WHAT YOU ARE ASKED TO DO
The listing below contains a span that opens with the line containing "base_casting();" and closes with the line containing "obj.data.transform(world)". Return that span exactly.

Rows from a 3D modeling dataset
----------

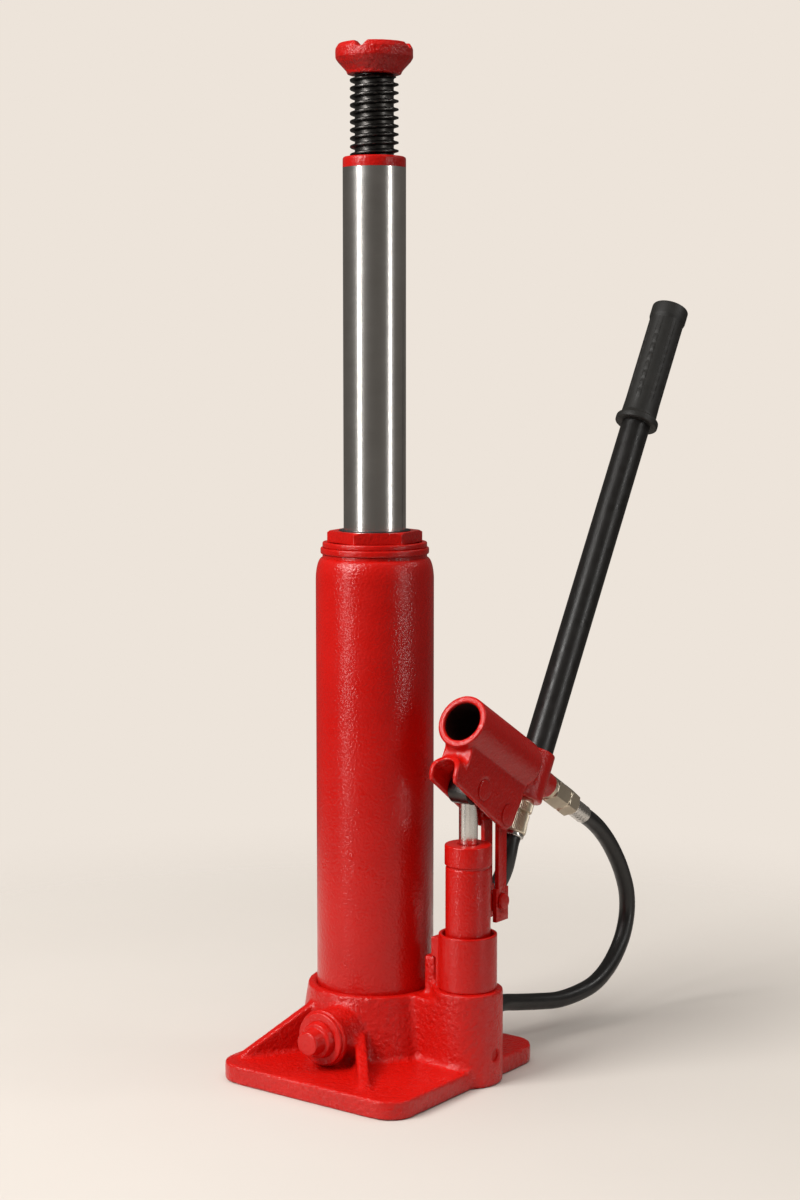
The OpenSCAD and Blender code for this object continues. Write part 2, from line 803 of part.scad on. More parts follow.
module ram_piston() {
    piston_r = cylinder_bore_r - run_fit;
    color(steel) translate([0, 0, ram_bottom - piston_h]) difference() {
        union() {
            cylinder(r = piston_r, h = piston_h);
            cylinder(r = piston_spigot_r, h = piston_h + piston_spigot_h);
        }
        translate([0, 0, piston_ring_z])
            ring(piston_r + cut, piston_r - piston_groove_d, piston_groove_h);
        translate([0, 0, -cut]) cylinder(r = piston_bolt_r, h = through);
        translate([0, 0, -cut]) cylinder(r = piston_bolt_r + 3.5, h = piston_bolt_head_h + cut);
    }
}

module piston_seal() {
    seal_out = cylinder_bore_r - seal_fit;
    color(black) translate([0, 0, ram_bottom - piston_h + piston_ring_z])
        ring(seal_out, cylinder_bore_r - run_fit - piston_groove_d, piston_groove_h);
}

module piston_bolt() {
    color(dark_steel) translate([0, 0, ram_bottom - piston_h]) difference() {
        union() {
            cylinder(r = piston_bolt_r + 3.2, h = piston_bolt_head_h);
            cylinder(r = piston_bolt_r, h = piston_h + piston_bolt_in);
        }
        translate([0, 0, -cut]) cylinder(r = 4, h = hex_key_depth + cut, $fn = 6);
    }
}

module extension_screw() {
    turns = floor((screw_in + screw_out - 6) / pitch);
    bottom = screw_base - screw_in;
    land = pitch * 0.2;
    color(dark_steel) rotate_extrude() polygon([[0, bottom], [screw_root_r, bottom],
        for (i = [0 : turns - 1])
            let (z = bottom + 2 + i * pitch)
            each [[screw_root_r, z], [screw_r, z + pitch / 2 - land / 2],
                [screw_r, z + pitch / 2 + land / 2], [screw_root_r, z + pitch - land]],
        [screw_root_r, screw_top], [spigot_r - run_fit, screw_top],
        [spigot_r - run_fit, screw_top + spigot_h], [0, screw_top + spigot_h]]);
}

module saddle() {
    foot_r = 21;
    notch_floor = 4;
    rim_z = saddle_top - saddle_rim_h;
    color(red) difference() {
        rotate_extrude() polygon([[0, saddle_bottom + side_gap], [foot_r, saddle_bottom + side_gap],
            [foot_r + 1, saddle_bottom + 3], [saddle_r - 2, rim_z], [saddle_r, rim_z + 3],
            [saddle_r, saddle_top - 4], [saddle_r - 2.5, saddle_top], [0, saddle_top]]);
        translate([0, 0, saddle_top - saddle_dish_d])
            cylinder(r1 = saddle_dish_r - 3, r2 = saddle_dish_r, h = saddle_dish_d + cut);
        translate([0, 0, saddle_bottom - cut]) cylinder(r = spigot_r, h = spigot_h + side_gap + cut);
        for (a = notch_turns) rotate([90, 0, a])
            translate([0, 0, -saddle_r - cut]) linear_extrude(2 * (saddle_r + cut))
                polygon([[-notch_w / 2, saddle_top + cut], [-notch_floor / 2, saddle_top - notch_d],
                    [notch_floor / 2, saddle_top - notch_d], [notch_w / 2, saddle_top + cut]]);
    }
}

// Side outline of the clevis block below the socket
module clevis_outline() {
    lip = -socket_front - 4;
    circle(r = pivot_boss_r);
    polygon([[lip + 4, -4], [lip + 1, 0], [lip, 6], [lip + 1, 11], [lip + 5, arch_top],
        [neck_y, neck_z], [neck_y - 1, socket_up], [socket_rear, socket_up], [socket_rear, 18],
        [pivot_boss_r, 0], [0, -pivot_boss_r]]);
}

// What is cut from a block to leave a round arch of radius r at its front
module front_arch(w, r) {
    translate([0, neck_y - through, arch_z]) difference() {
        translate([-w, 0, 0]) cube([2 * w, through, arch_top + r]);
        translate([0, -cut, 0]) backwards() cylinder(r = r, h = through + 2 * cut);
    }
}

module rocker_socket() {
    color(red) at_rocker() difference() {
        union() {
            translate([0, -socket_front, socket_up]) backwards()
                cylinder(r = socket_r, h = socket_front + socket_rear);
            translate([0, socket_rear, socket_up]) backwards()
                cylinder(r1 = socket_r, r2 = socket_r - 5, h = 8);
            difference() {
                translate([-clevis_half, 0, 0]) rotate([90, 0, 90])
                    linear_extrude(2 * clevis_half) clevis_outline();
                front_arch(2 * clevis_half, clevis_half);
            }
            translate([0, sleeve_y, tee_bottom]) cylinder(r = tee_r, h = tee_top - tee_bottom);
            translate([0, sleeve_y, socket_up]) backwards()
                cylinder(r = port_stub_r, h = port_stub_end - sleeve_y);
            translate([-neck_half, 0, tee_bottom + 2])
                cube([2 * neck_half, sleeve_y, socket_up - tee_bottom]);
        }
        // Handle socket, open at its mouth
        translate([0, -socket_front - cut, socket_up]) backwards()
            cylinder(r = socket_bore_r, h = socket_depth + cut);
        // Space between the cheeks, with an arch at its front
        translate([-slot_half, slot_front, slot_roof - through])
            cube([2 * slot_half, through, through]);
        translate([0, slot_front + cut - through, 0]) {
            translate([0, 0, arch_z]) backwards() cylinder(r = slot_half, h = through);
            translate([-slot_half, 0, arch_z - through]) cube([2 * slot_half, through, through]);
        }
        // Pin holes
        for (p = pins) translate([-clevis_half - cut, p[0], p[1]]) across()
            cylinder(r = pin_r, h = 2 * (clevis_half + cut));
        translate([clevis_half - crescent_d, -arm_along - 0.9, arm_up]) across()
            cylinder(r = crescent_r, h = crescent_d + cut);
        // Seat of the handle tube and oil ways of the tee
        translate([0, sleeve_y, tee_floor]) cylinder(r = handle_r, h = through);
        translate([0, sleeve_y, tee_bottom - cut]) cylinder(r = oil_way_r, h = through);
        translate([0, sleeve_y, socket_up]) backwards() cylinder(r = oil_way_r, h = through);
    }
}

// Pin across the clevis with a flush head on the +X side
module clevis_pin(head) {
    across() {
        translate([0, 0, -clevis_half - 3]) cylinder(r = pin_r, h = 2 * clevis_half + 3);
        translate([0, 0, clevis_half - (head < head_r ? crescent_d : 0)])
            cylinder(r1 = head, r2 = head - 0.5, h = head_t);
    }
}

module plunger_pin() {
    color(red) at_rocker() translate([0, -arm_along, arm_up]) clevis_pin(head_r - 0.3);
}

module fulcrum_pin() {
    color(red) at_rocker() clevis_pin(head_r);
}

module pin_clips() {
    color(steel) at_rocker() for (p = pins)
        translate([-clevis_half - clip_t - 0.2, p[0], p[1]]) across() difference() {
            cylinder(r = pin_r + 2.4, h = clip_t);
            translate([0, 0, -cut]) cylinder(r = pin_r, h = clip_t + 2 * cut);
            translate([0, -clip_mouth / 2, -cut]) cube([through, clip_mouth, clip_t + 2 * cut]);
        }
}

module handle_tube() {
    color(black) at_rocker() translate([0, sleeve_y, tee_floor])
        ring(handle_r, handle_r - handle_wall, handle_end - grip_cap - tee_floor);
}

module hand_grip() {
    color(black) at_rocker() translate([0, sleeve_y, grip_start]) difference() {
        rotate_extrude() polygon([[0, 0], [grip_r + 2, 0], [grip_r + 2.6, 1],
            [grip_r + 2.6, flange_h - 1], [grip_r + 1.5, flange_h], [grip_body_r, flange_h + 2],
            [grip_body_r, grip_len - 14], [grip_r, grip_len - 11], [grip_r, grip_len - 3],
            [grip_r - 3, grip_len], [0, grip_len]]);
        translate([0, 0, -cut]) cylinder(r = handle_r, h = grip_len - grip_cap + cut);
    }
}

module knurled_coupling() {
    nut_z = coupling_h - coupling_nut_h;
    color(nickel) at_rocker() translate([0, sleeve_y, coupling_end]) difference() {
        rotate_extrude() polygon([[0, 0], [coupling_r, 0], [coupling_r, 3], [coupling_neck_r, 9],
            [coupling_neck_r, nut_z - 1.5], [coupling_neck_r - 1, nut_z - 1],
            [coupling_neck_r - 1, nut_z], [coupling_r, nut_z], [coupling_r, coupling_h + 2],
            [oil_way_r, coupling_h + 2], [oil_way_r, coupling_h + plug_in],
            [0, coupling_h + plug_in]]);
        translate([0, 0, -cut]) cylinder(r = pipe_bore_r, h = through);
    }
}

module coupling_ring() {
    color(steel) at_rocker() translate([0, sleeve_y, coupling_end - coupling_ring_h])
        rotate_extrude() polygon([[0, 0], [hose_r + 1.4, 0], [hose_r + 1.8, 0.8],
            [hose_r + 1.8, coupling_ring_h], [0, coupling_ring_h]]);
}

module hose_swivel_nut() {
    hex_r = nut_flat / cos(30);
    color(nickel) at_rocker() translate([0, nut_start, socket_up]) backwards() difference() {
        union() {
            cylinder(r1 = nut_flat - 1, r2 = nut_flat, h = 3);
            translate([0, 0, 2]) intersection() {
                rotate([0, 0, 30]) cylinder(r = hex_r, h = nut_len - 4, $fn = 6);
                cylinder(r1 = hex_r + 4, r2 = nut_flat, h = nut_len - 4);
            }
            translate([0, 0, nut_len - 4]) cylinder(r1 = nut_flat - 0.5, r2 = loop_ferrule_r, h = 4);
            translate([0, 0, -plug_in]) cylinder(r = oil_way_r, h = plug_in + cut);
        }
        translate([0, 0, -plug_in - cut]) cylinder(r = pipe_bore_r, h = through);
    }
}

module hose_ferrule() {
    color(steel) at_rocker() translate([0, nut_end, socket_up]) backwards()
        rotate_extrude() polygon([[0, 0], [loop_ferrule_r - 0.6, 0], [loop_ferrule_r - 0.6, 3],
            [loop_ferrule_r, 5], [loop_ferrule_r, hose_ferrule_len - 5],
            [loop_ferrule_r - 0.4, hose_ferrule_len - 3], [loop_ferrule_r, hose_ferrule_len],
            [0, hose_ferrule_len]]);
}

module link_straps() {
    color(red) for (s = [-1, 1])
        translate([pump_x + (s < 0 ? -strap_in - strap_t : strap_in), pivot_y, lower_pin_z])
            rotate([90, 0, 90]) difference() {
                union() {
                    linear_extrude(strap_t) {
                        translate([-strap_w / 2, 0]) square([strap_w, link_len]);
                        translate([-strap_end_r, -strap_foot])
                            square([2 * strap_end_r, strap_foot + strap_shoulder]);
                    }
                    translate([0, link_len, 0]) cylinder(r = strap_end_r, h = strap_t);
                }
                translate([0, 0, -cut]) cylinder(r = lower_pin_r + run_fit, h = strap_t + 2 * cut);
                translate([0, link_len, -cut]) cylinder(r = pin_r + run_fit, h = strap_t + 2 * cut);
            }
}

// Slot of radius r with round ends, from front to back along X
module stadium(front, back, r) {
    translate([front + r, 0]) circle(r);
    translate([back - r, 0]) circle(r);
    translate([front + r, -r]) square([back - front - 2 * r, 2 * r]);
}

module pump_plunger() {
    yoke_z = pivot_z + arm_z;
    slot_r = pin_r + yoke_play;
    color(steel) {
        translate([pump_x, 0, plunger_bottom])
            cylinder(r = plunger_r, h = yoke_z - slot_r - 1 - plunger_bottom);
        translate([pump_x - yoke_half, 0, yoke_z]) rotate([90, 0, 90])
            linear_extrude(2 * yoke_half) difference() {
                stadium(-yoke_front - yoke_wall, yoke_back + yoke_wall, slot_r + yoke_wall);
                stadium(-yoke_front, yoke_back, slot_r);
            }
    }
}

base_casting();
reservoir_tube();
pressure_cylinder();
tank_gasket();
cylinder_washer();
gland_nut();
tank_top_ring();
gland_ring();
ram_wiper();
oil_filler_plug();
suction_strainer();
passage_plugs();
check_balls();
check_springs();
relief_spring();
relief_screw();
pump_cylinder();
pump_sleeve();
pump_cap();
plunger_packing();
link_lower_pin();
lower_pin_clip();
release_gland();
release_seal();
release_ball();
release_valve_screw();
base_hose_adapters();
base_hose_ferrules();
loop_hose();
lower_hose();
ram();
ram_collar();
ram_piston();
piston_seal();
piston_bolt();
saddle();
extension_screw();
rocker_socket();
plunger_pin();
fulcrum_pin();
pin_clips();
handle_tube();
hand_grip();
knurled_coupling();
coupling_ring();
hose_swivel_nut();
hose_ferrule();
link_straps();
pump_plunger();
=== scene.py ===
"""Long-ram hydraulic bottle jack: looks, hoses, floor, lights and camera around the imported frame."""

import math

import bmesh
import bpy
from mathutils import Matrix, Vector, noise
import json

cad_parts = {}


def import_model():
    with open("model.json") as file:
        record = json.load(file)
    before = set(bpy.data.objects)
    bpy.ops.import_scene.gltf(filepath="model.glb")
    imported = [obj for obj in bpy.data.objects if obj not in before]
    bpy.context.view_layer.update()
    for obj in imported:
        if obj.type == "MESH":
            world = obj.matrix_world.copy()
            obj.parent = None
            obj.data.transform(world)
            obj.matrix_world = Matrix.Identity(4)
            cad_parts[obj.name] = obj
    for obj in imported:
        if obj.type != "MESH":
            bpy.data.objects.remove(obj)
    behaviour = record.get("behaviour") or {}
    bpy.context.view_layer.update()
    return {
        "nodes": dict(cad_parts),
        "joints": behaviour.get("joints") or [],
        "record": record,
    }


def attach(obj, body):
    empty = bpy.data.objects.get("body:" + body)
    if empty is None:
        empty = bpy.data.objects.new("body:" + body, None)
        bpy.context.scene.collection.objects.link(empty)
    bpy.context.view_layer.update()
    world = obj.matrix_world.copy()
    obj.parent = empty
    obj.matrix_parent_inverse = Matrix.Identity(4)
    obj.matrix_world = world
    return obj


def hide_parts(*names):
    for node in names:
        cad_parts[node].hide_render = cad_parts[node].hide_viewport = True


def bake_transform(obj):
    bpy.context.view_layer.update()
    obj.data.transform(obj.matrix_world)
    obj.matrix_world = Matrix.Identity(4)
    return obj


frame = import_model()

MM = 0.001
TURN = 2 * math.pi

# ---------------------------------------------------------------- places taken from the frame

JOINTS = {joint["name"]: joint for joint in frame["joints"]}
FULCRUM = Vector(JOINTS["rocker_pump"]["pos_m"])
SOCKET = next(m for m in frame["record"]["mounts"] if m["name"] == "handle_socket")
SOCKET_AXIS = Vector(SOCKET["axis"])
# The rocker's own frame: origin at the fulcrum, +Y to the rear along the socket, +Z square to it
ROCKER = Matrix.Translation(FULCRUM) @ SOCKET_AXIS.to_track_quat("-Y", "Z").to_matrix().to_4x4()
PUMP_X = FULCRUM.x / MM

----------

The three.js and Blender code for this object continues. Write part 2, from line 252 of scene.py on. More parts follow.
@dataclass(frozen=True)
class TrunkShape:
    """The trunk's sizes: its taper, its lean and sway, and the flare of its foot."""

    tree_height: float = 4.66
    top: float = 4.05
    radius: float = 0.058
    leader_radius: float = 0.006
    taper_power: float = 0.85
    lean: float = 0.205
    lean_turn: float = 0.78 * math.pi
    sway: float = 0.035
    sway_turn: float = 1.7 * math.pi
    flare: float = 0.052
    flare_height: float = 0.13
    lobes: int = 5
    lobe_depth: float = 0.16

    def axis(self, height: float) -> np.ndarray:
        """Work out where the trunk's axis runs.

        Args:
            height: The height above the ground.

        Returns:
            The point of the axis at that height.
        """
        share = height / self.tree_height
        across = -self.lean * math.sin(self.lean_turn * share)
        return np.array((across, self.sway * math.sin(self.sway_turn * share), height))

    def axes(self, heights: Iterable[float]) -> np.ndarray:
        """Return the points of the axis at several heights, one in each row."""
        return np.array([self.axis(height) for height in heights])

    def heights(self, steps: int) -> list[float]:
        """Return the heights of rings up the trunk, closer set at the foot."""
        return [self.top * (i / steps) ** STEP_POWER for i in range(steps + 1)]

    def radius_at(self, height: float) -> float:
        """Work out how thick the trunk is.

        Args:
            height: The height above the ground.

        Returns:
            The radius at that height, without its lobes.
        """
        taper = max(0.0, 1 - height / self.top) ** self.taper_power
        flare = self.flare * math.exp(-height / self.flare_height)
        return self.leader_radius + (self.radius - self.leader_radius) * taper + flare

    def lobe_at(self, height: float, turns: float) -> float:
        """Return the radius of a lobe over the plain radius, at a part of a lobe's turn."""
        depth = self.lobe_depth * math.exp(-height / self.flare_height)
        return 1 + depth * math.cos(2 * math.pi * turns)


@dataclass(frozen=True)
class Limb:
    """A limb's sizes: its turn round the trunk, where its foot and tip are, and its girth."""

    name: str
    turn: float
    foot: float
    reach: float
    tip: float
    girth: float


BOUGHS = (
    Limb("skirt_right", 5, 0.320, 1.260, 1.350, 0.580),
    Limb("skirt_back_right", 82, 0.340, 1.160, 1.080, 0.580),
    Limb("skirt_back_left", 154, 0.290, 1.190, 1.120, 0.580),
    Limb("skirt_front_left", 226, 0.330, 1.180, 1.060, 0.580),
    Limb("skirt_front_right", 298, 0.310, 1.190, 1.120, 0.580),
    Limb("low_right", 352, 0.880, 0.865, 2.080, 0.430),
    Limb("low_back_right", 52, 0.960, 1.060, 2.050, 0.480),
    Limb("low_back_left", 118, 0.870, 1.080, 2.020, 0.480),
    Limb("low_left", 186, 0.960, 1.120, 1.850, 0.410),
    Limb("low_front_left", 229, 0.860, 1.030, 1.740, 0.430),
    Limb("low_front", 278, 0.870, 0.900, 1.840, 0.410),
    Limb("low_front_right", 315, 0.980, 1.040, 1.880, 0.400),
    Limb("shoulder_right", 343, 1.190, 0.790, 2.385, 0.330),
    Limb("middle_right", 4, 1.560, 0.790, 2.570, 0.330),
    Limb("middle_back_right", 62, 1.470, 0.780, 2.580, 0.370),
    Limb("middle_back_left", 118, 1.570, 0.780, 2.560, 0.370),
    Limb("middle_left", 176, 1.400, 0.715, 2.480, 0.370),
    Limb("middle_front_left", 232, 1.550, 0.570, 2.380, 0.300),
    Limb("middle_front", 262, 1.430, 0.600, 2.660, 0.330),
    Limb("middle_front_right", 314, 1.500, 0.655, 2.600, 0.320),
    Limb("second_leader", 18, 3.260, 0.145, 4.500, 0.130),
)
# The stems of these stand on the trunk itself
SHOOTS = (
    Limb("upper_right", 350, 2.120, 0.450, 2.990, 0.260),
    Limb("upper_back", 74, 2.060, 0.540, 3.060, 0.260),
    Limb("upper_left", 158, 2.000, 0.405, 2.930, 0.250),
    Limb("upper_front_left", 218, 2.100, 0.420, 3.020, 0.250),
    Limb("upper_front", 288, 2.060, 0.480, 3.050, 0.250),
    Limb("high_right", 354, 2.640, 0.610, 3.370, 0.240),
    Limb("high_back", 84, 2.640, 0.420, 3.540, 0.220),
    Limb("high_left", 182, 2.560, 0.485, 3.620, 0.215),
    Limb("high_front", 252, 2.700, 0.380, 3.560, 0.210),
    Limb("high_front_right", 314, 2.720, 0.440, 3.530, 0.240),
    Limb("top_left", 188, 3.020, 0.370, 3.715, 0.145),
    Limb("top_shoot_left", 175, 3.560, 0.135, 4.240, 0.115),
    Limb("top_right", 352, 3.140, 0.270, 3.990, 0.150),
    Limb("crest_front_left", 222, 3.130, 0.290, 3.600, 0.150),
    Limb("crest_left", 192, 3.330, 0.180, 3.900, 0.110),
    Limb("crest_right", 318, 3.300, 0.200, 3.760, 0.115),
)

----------

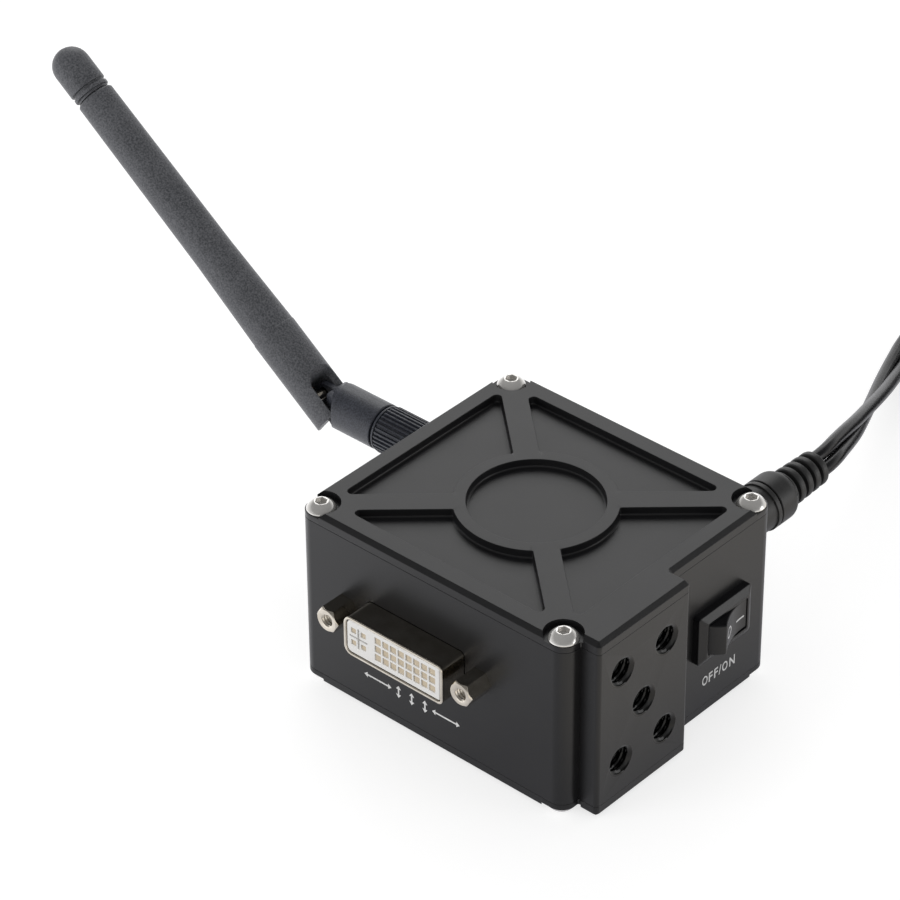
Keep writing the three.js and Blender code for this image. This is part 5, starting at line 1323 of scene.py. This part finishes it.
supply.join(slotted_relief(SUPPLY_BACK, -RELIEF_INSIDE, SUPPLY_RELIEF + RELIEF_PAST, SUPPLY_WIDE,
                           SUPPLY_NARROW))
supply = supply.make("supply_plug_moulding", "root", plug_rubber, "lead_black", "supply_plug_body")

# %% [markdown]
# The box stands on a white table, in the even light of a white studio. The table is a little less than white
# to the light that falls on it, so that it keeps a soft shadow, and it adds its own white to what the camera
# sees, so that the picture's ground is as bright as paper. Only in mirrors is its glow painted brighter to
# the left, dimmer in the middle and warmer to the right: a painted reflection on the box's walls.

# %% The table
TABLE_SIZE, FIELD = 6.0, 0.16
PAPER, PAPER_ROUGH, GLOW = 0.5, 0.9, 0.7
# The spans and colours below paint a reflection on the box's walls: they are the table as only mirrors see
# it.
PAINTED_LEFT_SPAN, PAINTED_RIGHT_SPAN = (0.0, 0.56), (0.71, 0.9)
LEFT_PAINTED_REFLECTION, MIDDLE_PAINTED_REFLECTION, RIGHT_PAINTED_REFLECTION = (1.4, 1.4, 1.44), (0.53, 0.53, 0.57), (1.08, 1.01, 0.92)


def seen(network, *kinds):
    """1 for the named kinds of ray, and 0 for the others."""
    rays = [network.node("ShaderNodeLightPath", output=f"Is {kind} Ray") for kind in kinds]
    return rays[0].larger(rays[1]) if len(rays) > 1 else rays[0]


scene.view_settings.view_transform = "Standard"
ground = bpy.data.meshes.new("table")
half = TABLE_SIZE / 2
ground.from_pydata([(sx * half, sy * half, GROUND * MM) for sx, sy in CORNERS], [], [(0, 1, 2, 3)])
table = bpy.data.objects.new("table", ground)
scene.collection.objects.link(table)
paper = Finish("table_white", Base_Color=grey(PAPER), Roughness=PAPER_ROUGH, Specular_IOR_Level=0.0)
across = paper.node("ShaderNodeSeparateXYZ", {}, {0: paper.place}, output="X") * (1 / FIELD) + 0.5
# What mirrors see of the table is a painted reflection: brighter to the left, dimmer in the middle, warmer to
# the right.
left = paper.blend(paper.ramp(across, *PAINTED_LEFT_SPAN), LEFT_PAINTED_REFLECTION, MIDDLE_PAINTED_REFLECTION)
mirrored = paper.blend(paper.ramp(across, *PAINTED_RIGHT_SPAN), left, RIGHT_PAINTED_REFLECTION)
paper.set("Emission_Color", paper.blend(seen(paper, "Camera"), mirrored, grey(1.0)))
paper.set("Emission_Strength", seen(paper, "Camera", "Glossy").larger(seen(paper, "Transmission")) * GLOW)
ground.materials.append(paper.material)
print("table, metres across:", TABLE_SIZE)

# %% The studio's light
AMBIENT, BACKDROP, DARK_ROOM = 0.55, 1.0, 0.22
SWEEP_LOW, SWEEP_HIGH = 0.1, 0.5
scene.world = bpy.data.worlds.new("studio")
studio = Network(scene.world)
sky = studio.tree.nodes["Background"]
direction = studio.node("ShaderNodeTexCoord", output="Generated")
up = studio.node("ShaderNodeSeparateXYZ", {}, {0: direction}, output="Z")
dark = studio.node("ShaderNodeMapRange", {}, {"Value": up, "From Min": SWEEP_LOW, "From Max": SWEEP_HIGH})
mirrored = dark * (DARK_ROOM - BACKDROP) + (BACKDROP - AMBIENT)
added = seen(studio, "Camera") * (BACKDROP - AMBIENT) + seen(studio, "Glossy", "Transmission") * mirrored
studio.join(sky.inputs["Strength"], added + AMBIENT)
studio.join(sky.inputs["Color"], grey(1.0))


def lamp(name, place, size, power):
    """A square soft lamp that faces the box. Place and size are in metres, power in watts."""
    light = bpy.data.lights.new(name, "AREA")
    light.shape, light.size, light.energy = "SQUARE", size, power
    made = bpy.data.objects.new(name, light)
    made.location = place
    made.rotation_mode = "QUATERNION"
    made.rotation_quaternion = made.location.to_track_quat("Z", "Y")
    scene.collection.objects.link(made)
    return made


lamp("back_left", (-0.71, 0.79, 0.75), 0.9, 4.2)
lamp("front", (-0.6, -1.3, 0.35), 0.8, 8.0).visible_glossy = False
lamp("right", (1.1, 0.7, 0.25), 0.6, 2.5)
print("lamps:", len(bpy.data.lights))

----------

PROBLEM SOLUTION
base_casting();
reservoir_tube();
pressure_cylinder();
tank_gasket();
cylinder_washer();
gland_nut();
tank_top_ring();
gland_ring();
ram_wiper();
oil_filler_plug();
suction_strainer();
passage_plugs();
check_balls();
check_springs();
relief_spring();
relief_screw();
pump_cylinder();
pump_sleeve();
pump_cap();
plunger_packing();
link_lower_pin();
lower_pin_clip();
release_gland();
release_seal();
release_ball();
release_valve_screw();
base_hose_adapters();
base_hose_ferrules();
loop_hose();
lower_hose();
ram();
ram_collar();
ram_piston();
piston_seal();
piston_bolt();
saddle();
extension_screw();
rocker_socket();
plunger_pin();
fulcrum_pin();
pin_clips();
handle_tube();
hand_grip();
knurled_coupling();
coupling_ring();
hose_swivel_nut();
hose_ferrule();
link_straps();
pump_plunger();
=== scene.py ===
"""Long-ram hydraulic bottle jack: looks, hoses, floor, lights and camera around the imported frame."""

import math

import bmesh
import bpy
from mathutils import Matrix, Vector, noise
import json

cad_parts = {}


def import_model():
    with open("model.json") as file:
        record = json.load(file)
    before = set(bpy.data.objects)
    bpy.ops.import_scene.gltf(filepath="model.glb")
    imported = [obj for obj in bpy.data.objects if obj not in before]
    bpy.context.view_layer.update()
    for obj in imported:
        if obj.type == "MESH":
            world = obj.matrix_world.copy()
            obj.parent = None
            obj.data.transform(world)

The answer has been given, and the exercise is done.